#### Information supplied
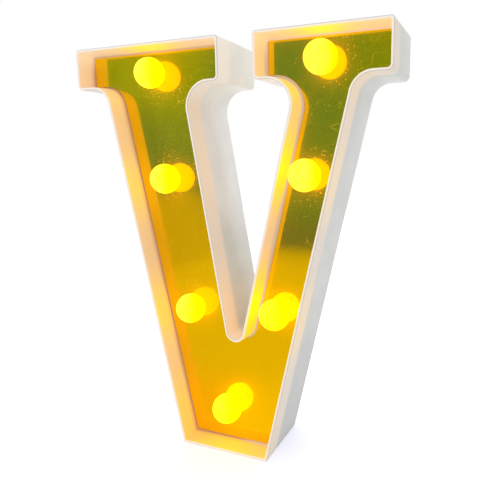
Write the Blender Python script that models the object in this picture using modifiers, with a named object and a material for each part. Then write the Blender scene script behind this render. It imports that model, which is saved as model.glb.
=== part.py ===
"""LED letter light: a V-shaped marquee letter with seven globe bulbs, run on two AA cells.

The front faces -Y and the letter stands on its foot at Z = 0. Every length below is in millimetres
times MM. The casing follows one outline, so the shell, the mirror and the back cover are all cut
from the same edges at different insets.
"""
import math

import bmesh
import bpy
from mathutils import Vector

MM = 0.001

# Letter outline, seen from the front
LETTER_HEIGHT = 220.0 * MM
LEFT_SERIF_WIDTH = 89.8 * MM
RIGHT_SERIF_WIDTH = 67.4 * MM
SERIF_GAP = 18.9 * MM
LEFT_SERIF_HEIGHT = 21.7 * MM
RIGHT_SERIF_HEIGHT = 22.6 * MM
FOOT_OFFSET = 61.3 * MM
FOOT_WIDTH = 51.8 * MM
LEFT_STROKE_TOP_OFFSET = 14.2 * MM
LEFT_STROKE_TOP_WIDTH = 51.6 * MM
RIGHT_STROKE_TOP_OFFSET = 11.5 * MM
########
Exercise requirements - All of the data must be returned exactly.

The response -
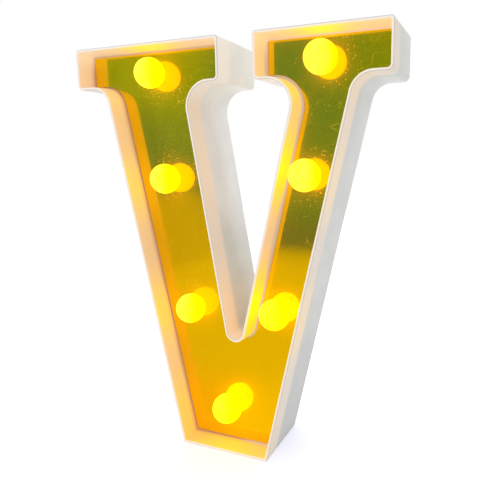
Write the Blender Python script that models the object in this picture using modifiers, with a named object and a material for each part. Then write the Blender scene script behind this render. It imports that model, which is saved as model.glb.
=== part.py ===
"""LED letter light: a V-shaped marquee letter with seven globe bulbs, run on two AA cells.

The front faces -Y and the letter stands on its foot at Z = 0. Every length below is in millimetres
times MM. The casing follows one outline, so the shell, the mirror and the back cover are all cut
from the same edges at different insets.
"""
import math

import bmesh
import bpy
from mathutils import Vector

MM = 0.001

# Letter outline, seen from the front
LETTER_HEIGHT = 220.0 * MM
LEFT_SERIF_WIDTH = 89.8 * MM
RIGHT_SERIF_WIDTH = 67.4 * MM
SERIF_GAP = 18.9 * MM
LEFT_SERIF_HEIGHT = 21.7 * MM
RIGHT_SERIF_HEIGHT = 22.6 * MM
FOOT_OFFSET = 61.3 * MM
FOOT_WIDTH = 51.8 * MM
LEFT_STROKE_TOP_OFFSET = 14.2 * MM
LEFT_STROKE_TOP_WIDTH = 51.6 * MM
RIGHT_STROKE_TOP_OFFSET = 11.5 * MM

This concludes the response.